When You Wake, You're Still In A Dream

The air is thick with fudge, although no one's handing any out. In the adjacent rooms lie the skeletons of redundant camera equipment. Richard James stands impassively having his last few pictures taken. As we leave the fudge factory in search of a cup of tea, Richard, walking at half my pace, stops to peer into a paper shredding factory, kick bags of rubbish, and is pulled up short by the sign above a Chinese take away. "'Good Friends!'" he scoffs, more with bewilderment than scorn. "What does that mean?"

This is Richard James, Aphex Twin, Polygon Window, Caustic Window, Dice Man; his musical emissions made of pure trace elements and raw materials, where that of most Twinspawn is expendable by-product. We enter a quiet cafe, the only one visible on this long East End street, but as soon as I switch on a tape to record our conversation, the air fills up with braying TV sets, a loud radio news bulletin, hammering and Chinese waitresses singing along to pop songs. We are the only customers.

The Aphex Twin's dream "I was trying to work it out over my cornflakes this morning. I don't reckon it would make any sense if I explained it; it wasn't a story, not like I was here, doing that - it was just conversations with I don't know who? I don't know exactly what was going on, but it was quite fucked up. And there weren't any sounds in it at all."

Richard James's 1994 album Selected Ambient Works II was a sprawling dawnscape whose vista was obscured by gas, mists, distressed textures, smeared lenses. With hardly a guiding beat in earshot, it was a prime example of the lucid dreaming recordings that James had been talking about in interviews. The new Aphex Twin album, I Care Because You Do, although recorded 'consciously', has more characteristics of the popular image of a lucid dream than any of James's previous work. The track "Alberto Balsam" magically jumps from its original percussion loop - which seems to consist of drums and camera shutter-clicks or snipping hairdresser's scissors - to a passage of percussion on a domestic radiator, then back to the drums again; a split-second leap from the preset world of sequenced rhythms to a hasty, amateurish tapping on domestic fixtures. At the beginning of the next track, a door slams and James's voice is heard shouting, before the rhythm track kicks in. It's been taped with a portable DAT from bedroom speakers, and you can hear James shuffling around in the room before jacking the desk sound into the mix, so that the music can be heard 'properly'. It's an unsettling alchemy, this constant shifting between machine acoustics and realtime experience.

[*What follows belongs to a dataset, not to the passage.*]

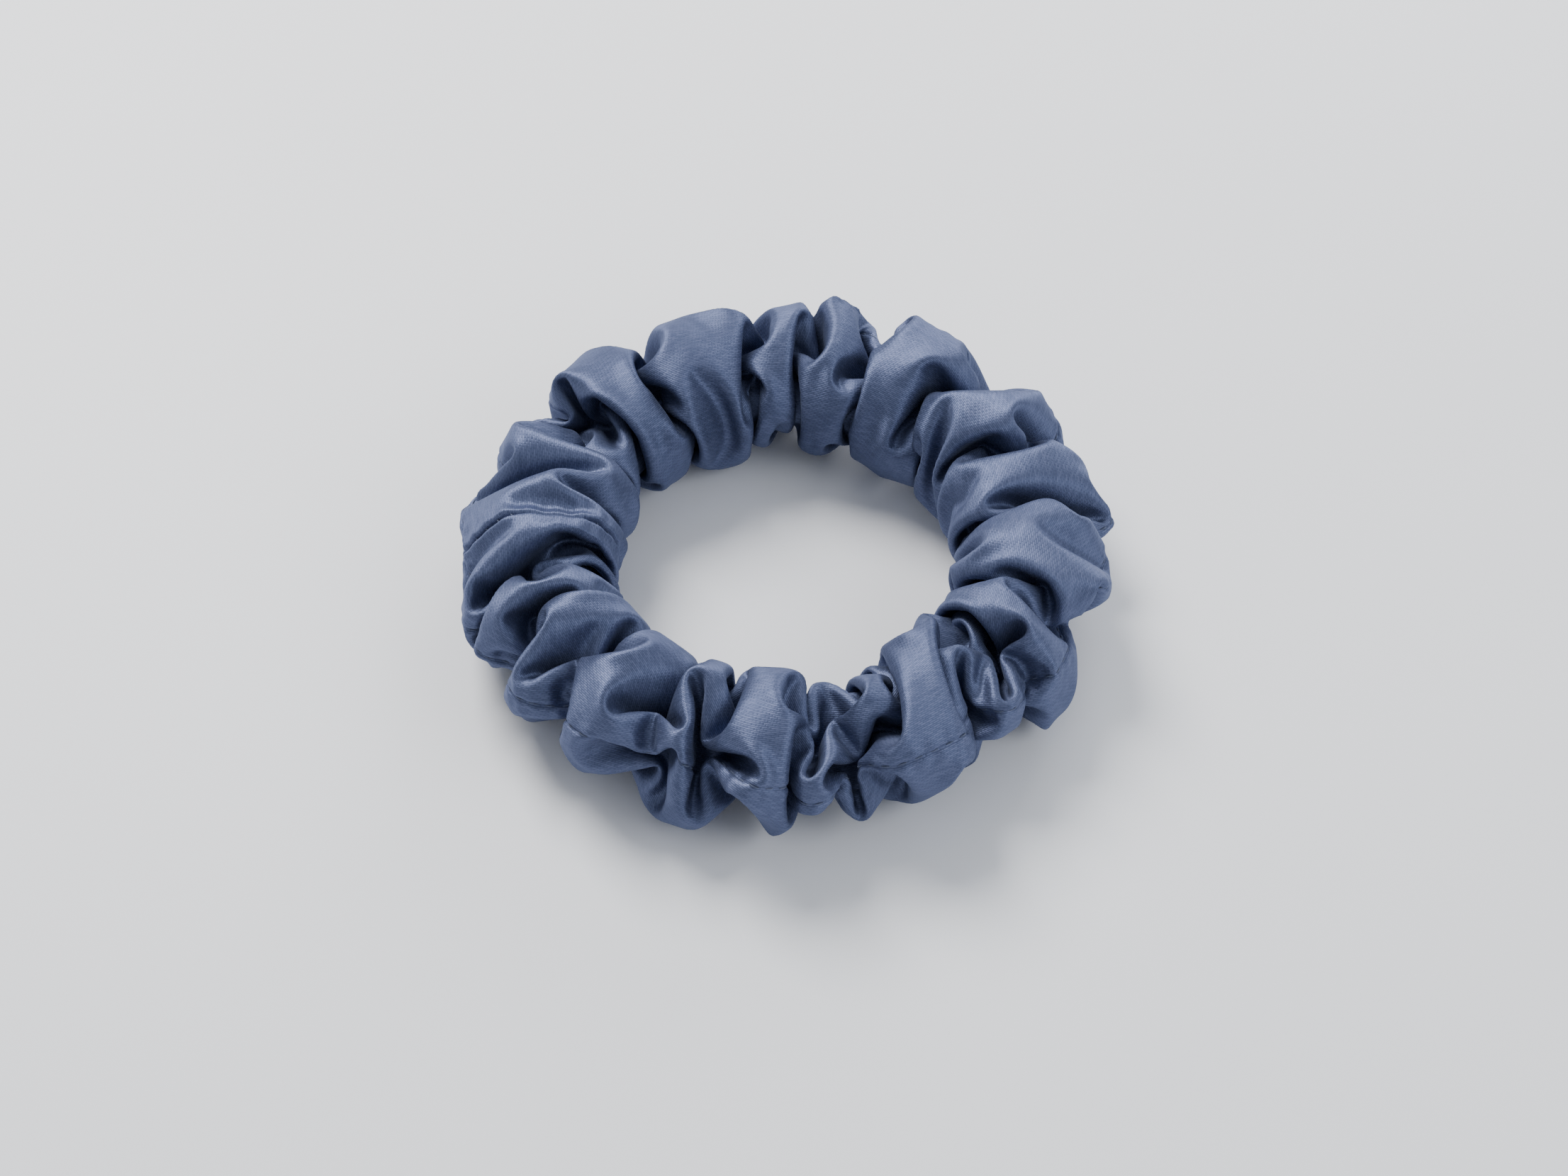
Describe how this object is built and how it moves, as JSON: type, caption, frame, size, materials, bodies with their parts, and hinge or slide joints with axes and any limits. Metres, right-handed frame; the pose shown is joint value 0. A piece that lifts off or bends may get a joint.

As suspected, Richard James isn't hugely interested in debating in depth the implications of what he does, although he graciously answers all my questions without hesitation, offering so much information, then stopping. It's a cliche, rarely true, that most of the answers are to be found in the music, gut it seems more than usually applicable in this case, especially in the music he says he keeps concealed in his private archive. He claims to operate according to a prickly yet somehow admirable logic, not caring who hears his music, only releasing records and doing the promotional rounds in order to make a living. "The only reason I'm putting records out is to make some money, and I don't reckon people would get into it if I released some of the more unconventional stuff that I do. My friends want to hear things that I've done, and that's cool, but I don't particularly want to hear it again, I just like making new stuff."

We pause and listen to the hammering, and the cars swishing past in the rain outside. Does he hear music all the time, I wonder out loud; is he hearing the street as music? "Yeah." Is that a problem? "Yeah, fucking pisses me off badly, but there's nothing I can really do about it."

The process of creating music electronically could be seen as a correlative of dreaming. The musician creates a mosaic out of sonic fragments, but the mosaic exists in more than two dimensions: sampled snatches of music are snippets of other people's experience; location and environmental recordings hold personal memories, sense-impressions, emotional associations. All these are recombined and arranged in the mixing desk, in the dub (and here we might as well consult the dictionary definition of 'dub': "an alternative soundtrack, esp in a different language").

*

The secret, for musicians as for lucid dreamers, is in trying to find a balance point between when to control and when to let go: does becoming too aware of what you're doing dispel the magic? "The grade changes," says Richard James. "You'll be on another planet, thinking, What made me get myself here? And those are the best ones, when they're in the middle. More interesting, because it's really unexpected. But when you're totally in control it's usually more boring, because nothing really moves around, you don't get all this weird shit going on. It's quite like being awake, and that's not all that interesting."

I ask him if his dreams seem more real than waking life. "I think dreams are a bit more honest, because you don't lie to yourself in dreams. I don't think you have an ego and all this business; it all seems to disappear. The way you are in a day is basically the way you were shaped the night before when you were sleeping; and when you're asleep, that's when all your thoughts are put into order - it's when your brain does all its filing; prepares you for the next conscious day. You could argue that when you sleep that's when all the shit goes down."

Richard James claims never to have heard of Celia Green or her writings; he discovered he could lucid dream "when I was little", and was only able to give it a name after he watched a QED programme about three lucid dreamers meeting up in each other's dreams. Except that you can't help feeling that he's exactly the kind of prodigy Celia Green was addressing in her Advice To Clever Children, especially when he answers my parting question: whether he considers himself a mystic. "That's not me at all, I'm much more logical. I'm pretty old school when it comes to things like that. I have to see things before I believe them."

Dreams have traditionally been used to illuminate waking lives; the new Aphex Twin music illuminates the way waking visions can start to spill back into unconscious reveries. Here, as in so many other areas, the borders are fuzzing. The convergence of all these strands at this moment registers a wider conflux of information and global communication; music is taking its own share of this great learning. The lines are converging, focusing, and stretching ahead to their vanishing point.